Gardner was visibly disappointed, but collected herself and waved to the crowd.

It was not her first time skiing against Maier, and she knew the race would be tough.

“We were up on the Europa Cup together, and I know she’s a really strong skier and I was fighting from the very start because she was on my tails the entire time,” Gardner said. “There was not even room for any tiny mistake. And I made a tiny mistake and it cost me.”

The applause from the crowd at the bottom helped dispel the disappointment of not making the finals.

“Just being here on Solitude and coming down to a corral of my friends and family, it lifts me right back up,” she said. “This race is a special race regardless of the result.”

The U.S. skicross team doesn’t receive funding from U.S. Ski and Snowboard (and it doesn’t have a designated place on the organization’s website).

Gardner wears several hats to pay for her racing career, including teaching yoga and holding a class at Rocksteady Bodyworks in Salt Lake.

Her teammate, Wallasch, has sponsorships that keep him racing, including the makers of the energy drink Rockstar.

Wallasch, the lone U.S. athlete fielded for the men’s competition, caught an edge going over a jump in the quarterfinals and nearly went off course. He recovered, but not in time to salvage his run.

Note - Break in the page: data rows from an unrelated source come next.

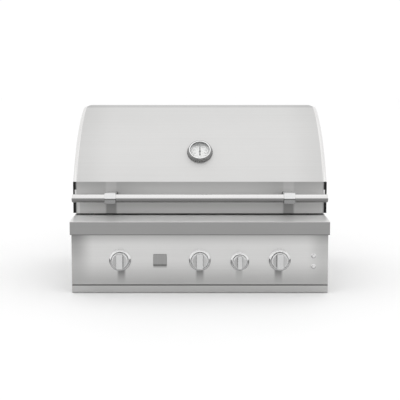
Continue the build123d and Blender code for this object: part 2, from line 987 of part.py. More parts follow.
with BuildPart() as top_trim:
    with BuildSketch(Plane((0, (ledge_rear + base_back) / 2, trim_foot))):
        Rectangle(ledge_width, base_back - ledge_rear)
    extrude(amount=trim_thickness)
    block(
        (-chamber_half, chamber_half),
        (ledge_rear - overrun, chamber_back + liner_sheet),
        (trim_foot - overrun, ledge_top + overrun),
        mode=Mode.SUBTRACT,
    )
    rod(
        Plane((feed_inlet_x, feed_y, trim_foot)),
        feed_radius + free_gap,
        trim_thickness,
        mode=Mode.SUBTRACT,
    )
    for side in (-1, 1):
        for row in range(trim_screw_rows):
            seat = Plane(
                (
                    side * (base_width / 2 + trim_screw_inset),
                    ledge_rear + trim_screw_front + row * trim_screw_spacing,
                    ledge_top,
                )
            )
            screw_planes.append(seat)
            rod(seat, screw_hole, -screw_depth - free_gap, mode=Mode.SUBTRACT)

# Hinge brackets stand on the trim and carry the hinge pins
pin_radius = 4.0
pin_head_radius = 7.0
pin_head = 2.0
pin_tail = 2.0
bracket_sheet = 3.0
bracket_boss = 11.0
bracket_inset = 7.0
bracket_foot_front = 45.0
bracket_foot_back = 6.0
bracket_tab = 16.0
bracket_outer = skin_half - bracket_inset
foot_screw_inset = 10.0

with BuildPart() as hinge_brackets:
    for side in (-1, 1):
        foot_length = bracket_foot_front - bracket_foot_back
        foot_y = pin_y - (bracket_foot_front + bracket_foot_back) / 2
        with BuildSketch(Plane.YZ.offset(side * bracket_outer)):
            with Locations((pin_y, pin_z)):
                Circle(bracket_boss)
            with Locations((foot_y, ledge_top + bracket_sheet / 2)):
                Rectangle(foot_length, bracket_sheet)
            make_hull()
        extrude(amount=-side * bracket_sheet)
        tab_outer = side * (bracket_outer - bracket_sheet)
        tab_inner = tab_outer - side * bracket_tab
        block(
            (tab_inner, tab_outer),
            (foot_y - foot_length / 2, foot_y + foot_length / 2),
            (ledge_top, ledge_top + bracket_sheet),
        )
        rod(
            facing_side(side * bracket_outer, pin_y, pin_z, -side),
            pin_radius + running,
            bracket_sheet,
            mode=Mode.SUBTRACT,
        )
        for end in (-1, 1):
            spot = (
                (tab_inner + tab_outer) / 2,
                foot_y + end * (foot_length / 2 - foot_screw_inset),
            )
            screw_planes.append(Plane((*spot, ledge_top + bracket_sheet)))
            rod(
                Plane((*spot, ledge_top)), screw_hole, bracket_sheet, mode=Mode.SUBTRACT
            )
keep(hinge_brackets, "hinge_brackets")
keep(top_trim, "top_trim")

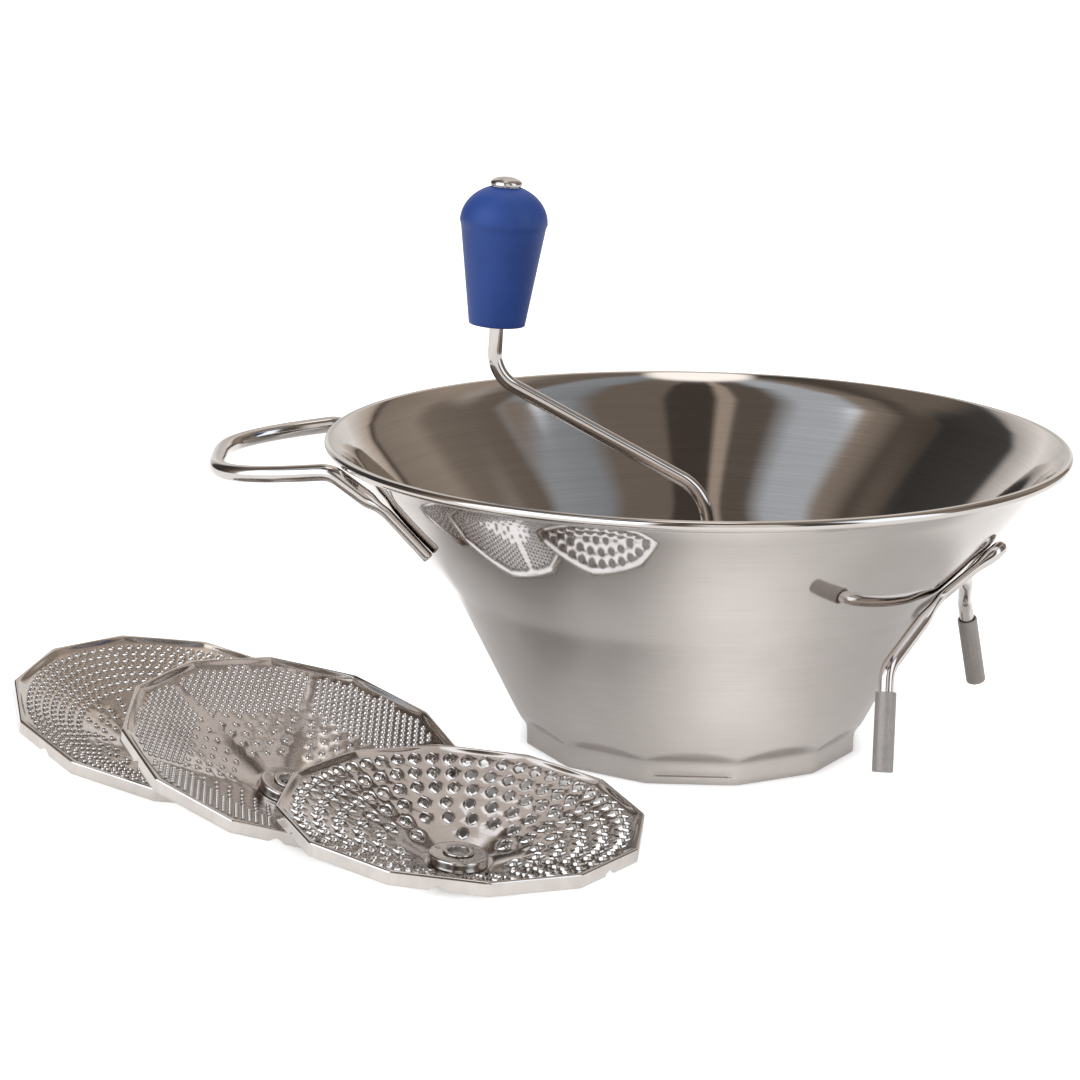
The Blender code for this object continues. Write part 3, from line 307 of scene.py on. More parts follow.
def inside_steel():
    """Brushed round and round: fine lines over broader ones, and reflections stretched across them."""
    made, tree, shader, place = finish("brushed_inside", {"Metallic": 1.0, "Roughness": 0.2, "Anisotropic": 0.8,
                                                          "Anisotropic Rotation": 0.25})
    lines = turned_lines(place, 2300.0, 2.2).noise(1.0, 3.0, 0.65)
    broad = turned_lines(place, 260.0, 1.5).noise(1.0, 3.0, 0.6)
    mixed = lines * 0.65 + broad * 0.35
    feed(tree, shader, Base_Color=mixed.ramp(0.25, 0.75).between(STEEL_DARK, STEEL),
         Roughness=0.035 + mixed * 0.07,
         Normal=bump(lines, 0.003))
    return made


looks = {"outside": outside_steel(), "inside": inside_steel()}

# %% [markdown]
# Wire is drawn through a die, so its faint lines run along it. Tubes here keep their own coordinates on the mesh, with
# the length along the wire first and the way round second, and the lines follow those.

# %% Wire, disk and small steel finishes
def own_place(tree):
    """The coordinates that a piece keeps on its own points."""
    return Wire(tree).make("ShaderNodeAttribute", {"attribute_name": "local"}, out=1)


def wire_steel(name, roughness, colour=STEEL, lines_depth=0.006):
    """Drawn metal with lines along it, a sixth darker where it is cloudy."""
    made, tree, shader, place = finish(name, {"Metallic": 1.0, "Roughness": roughness})
    along, around, _ = own_place(tree).parts()
    lines = place.joined(along * 0.05, around * 7.0, 0.0).noise(1.0, 3.0, 0.6)
    cloud = place.noise(60.0, 2.0, 0.5)
    dark = tuple(0.84 * c for c in colour)
    feed(tree, shader, Base_Color=(lines * 0.6 + cloud * 0.4).ramp(0.3, 0.7).between(dark, colour),
         Roughness=roughness * 0.7 + cloud * roughness * 0.5 + lines * 0.04,
         Normal=bump(lines, lines_depth))
    return made


def disk_steel(name, roughness):
    """Pressed sheet with faint lines round its middle, cloudy and a little worn."""
    made, tree, shader, place = finish(name, {"Metallic": 1.0, "Roughness": roughness})
    local = own_place(tree)
    radius, angle, _ = round_place(local)
    lines = place.joined(radius * 1.4, angle * 2.0, 0.0).noise(1.0, 3.0, 0.6)
    cloud = local.noise(0.09, 3.0, 0.5)
    worn = local.noise(0.9, 2.0, 0.6)
    feed(tree, shader, Base_Color=(cloud * 0.6 + lines * 0.4).ramp(0.3, 0.72).between(STEEL_DARK, STEEL),
         Roughness=roughness * 0.65 + worn * roughness * 0.7,
         Normal=bump(lines + worn, 0.008))
    return made


looks["wire"] = wire_steel("wire_steel", 0.09, lines_depth=0.004)
looks["disk"] = disk_steel("disk_steel", 0.12)
looks["small"] = wire_steel("small_steel", 0.15)
looks["strip"] = wire_steel("strip_steel", 0.26, lines_depth=0.008)
looks["spring"] = wire_steel("spring_steel", 0.2, SPRING_GREY)
looks["brass"] = wire_steel("brass", 0.28, BRASS)

# %% [markdown]
# ## Knob plastic and the grey tubes
# The knob is moulded plastic with an even, slightly frosted skin: hardly any gloss, and a fine grain that only shows
# close up. The tubes on the feet are dull, extruded, with lines along them.

# %% Blue plastic and grey tube
KNOB_BLUE_DARK, KNOB_BLUE = (0.012, 0.052, 0.25), (0.020, 0.074, 0.34)
TUBE_GREY_DARK, TUBE_GREY = (0.34, 0.31, 0.29), (0.47, 0.43, 0.41)


def knob_plastic():
    """Frosted moulding: fine grain over a slow cloud."""
    made, tree, shader, place = finish("blue_plastic", {"Roughness": 0.5, "IOR": 1.49})
    grain = place.noise(900.0, 3.0, 0.6)
    cloud = place.noise(45.0, 2.0, 0.5)
    feed(tree, shader, Base_Color=(cloud * 0.7 + grain * 0.3).ramp(0.25, 0.8).between(KNOB_BLUE_DARK, KNOB_BLUE),
         Roughness=0.42 + grain * 0.16,
         Normal=bump(grain, 0.05, 0.6))
    return made


def tube_grey():
    """Dull tube with lines along it."""
    made, tree, shader, place = finish("grey_plastic", {"Roughness": 0.45, "Metallic": 0.25})
    along, around, _ = own_place(tree).parts()
    lines = place.joined(along * 0.04, around * 9.0, 0.0).noise(1.0, 3.0, 0.6)
    grain = place.noise(700.0, 2.0, 0.6)
    feed(tree, shader, Base_Color=(lines * 0.6 + grain * 0.4).ramp(0.25, 0.75).between(TUBE_GREY_DARK, TUBE_GREY),
         Roughness=0.38 + grain * 0.14,
         Normal=bump(lines + grain, 0.02))
    return made


looks["knob"] = knob_plastic()
looks["sleeve"] = tube_grey()
print("finishes:", ", ".join(sorted(looks)))

# %% [markdown]
# ## The bowl
# One disk of steel sheet, drawn into a funnel: a steep lower cone, a knee, a flatter upper cone and a rim rolled
# outward for a soft edge. Its foot is pressed into twelve flats that hold the disks, and every third flat has a ridge
# for the bar. As a surface, its radius depends on the height and the angle, and the sheet's other side lies one
# thickness in along the surface's normal.

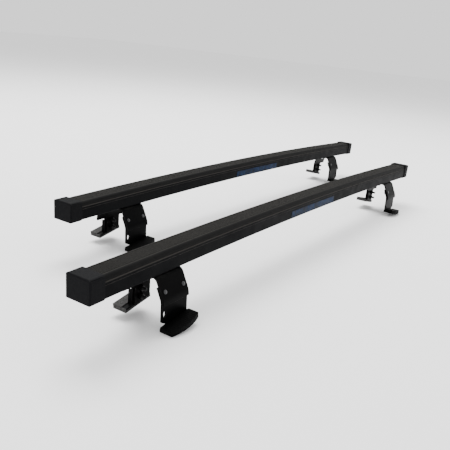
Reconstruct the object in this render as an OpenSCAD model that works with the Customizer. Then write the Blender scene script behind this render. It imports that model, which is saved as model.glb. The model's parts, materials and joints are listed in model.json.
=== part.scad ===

“I tried to stay in it, but it just wasn’t enough.” he said. “It’s a really hard course to keep the lead on. If you’re in the front, it’s hard to stay in front. If you’re in the back, you know there’s a chance down to those last four feet of the course. … It was a lot of fun though, a lot of fun.”

The 24-year-old Mammoth, California, native said he and his teammates, including Tania Prymak and Leta McNatt, who were eliminated before reaching the quarterfinals, are all within a couple years of age, and are competing without the presence of any senior figures on the team, coaches notwithstanding.

“We’re just a bunch of kids trying to figure it out and learning on the go,” he said. “I think we’re all trying to find our way in this sport. Theres not a ton of guidance but we’re doing our best.”

Marielle Thompson of Canada won gold in the women’s competition, followed by Fanny Smith of Switzerland in second and Alizee Baron of France in third. Francois Place of France won the men’s competition, followed by Brady Leman of Canada, and Leman’s teammate, Kevin Drury.